Keine Gewalt bringt meine Tochter zurück

Nachdem er durch die Hölle der Rachephantasien gegangen war, kam der schmerzvolle Gedanke:Keine Gewalt der Welt kann mir meine Tochter zurückbringen. Sehr zögerlich hat er nach einer Weile einen Elternkreis besucht. Dort treffen sich Frauen und Männer, die Angehörige durch Gewalt und Terror verloren haben, Palästinenser und Israelis.

Austausch in einem Elternkreis von Palästinensern und Israelis 

Sie tauschen sich aus über ihren Schmerz, über den Verlust. Sie sind fest überzeugt, dass die Spirale der Gewalt durchbrochen werden muss.

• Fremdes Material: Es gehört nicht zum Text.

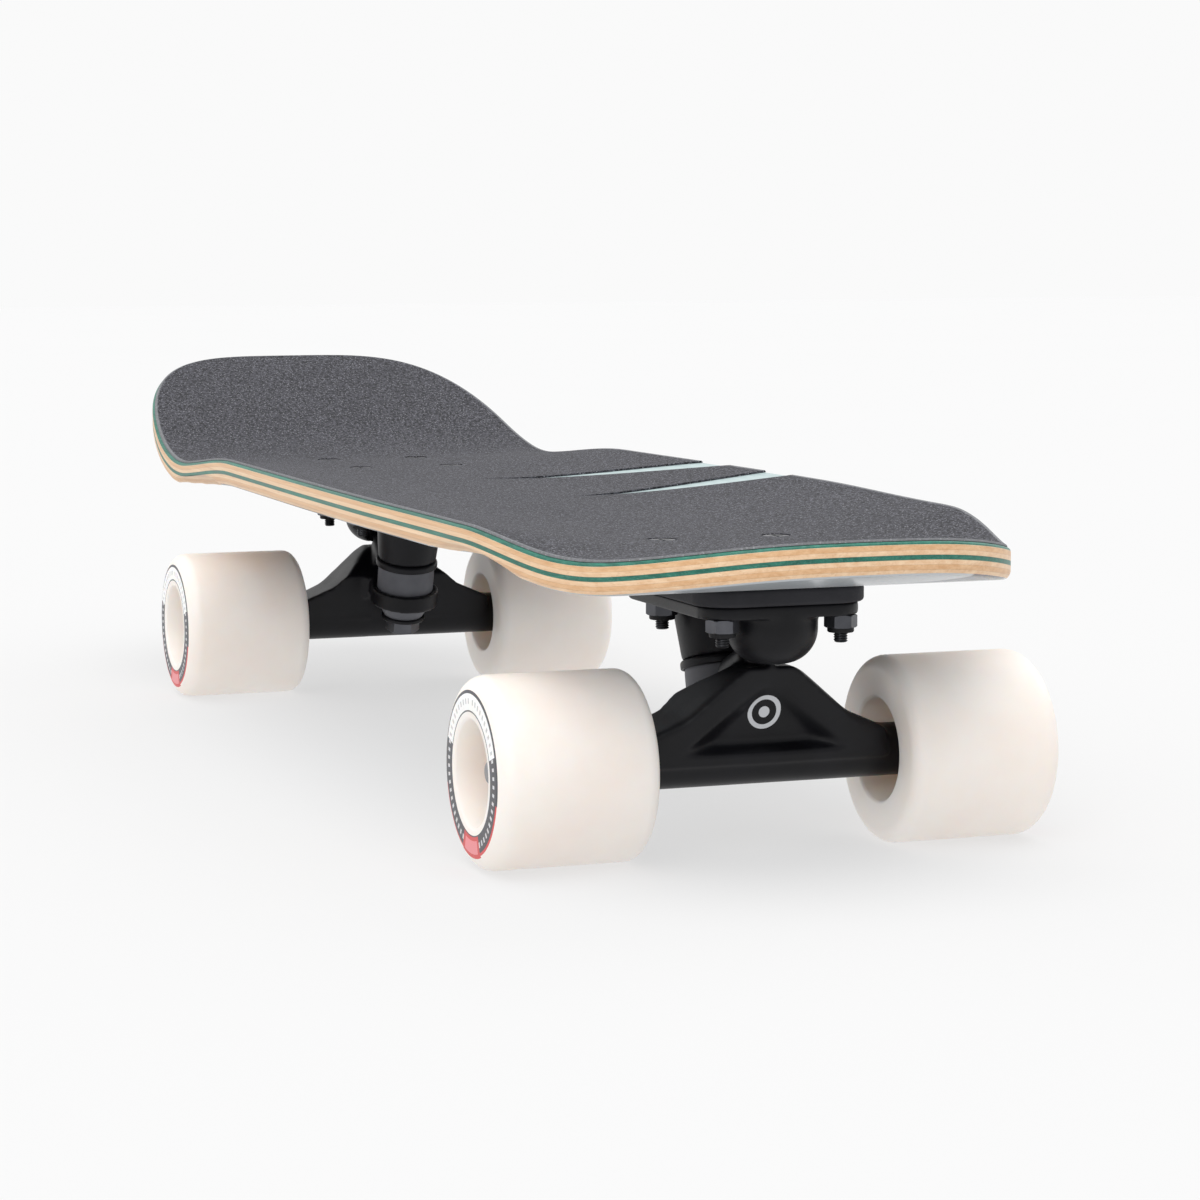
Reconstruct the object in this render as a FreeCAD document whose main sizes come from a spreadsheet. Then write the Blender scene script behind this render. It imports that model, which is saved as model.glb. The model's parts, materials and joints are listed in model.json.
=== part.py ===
import FreeCAD, Part
import math
import os
import re
import Sketcher
from FreeCAD import Placement, Rotation, Vector

# Skateboard: seven-ply deck, grip sheet, two riser pads, two kingpin trucks and four bearing wheels.
# Frame: +X towards the nose, +Y to the rider's left, +Z up, origin on the ground under the middle
# of the deck's length. Millimetres and degrees.

doc = FreeCAD.newDocument("skateboard")
sheet = doc.addObject("Spreadsheet::Sheet", "sizes")

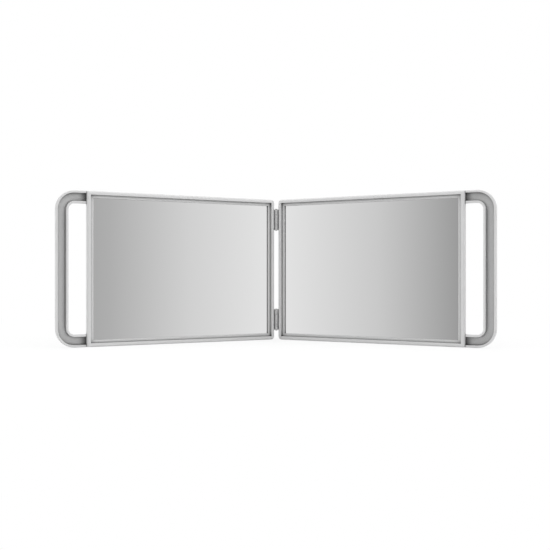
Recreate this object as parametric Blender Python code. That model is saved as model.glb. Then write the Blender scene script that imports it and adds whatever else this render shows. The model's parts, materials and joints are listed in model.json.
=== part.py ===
"""Folding two-panel barber mirror, standing open like a book, with a U-shaped handle at each outer end.

Each panel is drawn in its own coordinates. s runs from the hinge axis out to the handle, d runs from the
panel's front plane back through its thickness, and z runs up from the edges that the mirror stands on. An
inset is a distance in from the panel's outline. The left panel is the right one's mirror image. All sizes
are in metres.
"""

import math

import bmesh
import bpy
from mathutils import Matrix, Vector

# Overall sizes and the photographed pose
PANEL_WIDTH = 0.269
PANEL_HEIGHT = 0.200
ANGLE_BETWEEN_FACES = math.radians(124.0)

# Clearances
SEAT_GAP = 0.0003  # between fixed pieces that touch
SCREW_GAP = 0.00015  # round a screw's shank
PIN_GAP = 0.00007  # round the hinge pin
TURNING_GAP = 0.0004  # between a knuckle and what it turns past
MEETING_GAP = 0.0003  # left between the two panels at either end of the fold

# Front frame
RIM_WIDTH = 0.0048
RIM_STEP = 0.0037  # from the rim's front down to the ledge
LEDGE_WIDTH = 0.0040
LEDGE_THICKNESS = 0.0020
RIM_FILLET = 0.0025
SOFT_EDGE = 0.0003
SKIRT_DEPTH = 0.0060
HINGE_CORNER_RADIUS = 0.0045
OUTER_CORNER_RADIUS = 0.0022
LEAST_CORNER_RADIUS = 0.0004

# Mirror glass and the foam behind it
GLASS_THICKNESS = 0.0030
GLASS_OVERLAP = 0.0015  # hidden behind the ledge
GLASS_ARRIS = 0.0004
FOAM_THICKNESS = 0.0020

# Back shell
SHELL_INSET = 0.0015
SHELL_WALL = 0.0014
SHELL_FLOOR = 0.0022
SHELL_BACK_RADIUS = 0.0012
LAND_OVERLAP = 0.0015  # land behind the glass edge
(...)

Bei den Trauerfeiern für die Opfer des Hamas-Angriffs am 7. Oktober hat Michal Halev, deren Sohn Laor ermordet wurde, sehr deutlich gesagt: „Krieg ist nicht die Antwort, Krieg ist nichts, womit man die Dinge in Ordnung bringt. Dieses Land, Israel, durchschreitet den Horror. Und ich weiß, dass die Mütter in Gaza auch den Horror durchschreiten. In meinem Namen braucht es keine Vergeltung.“ Und auch sie wird gefragt, ob sie den Verstand verloren hat. Dabei ist es bitter nötig, auf die Familien der Opfer zu hören.

Gewalt zu beenden ist der einzige Weg

Auf die zu hören, die wissen, warum sie für das Ende von Krieg, für einen Waffenstillstand und Verhandlungen eintreten. Traumtänzer werden sie genannt, lächerlich und mundtot gemacht. Gewalt mit Gewalt zu beantworten, ist oftmals die einfache Regel. Die Trauernden und Überlebenden sagen etwas anderes: Die menschliche Fähigkeit, Gewalt zu beenden ist der einzige Weg. Wenn das gelingt, können die Lebenden mit der Versöhnung beginnen. Die Menschheit hat schon zu viele Kinder verloren, aber -noch nicht - ihren Verstand.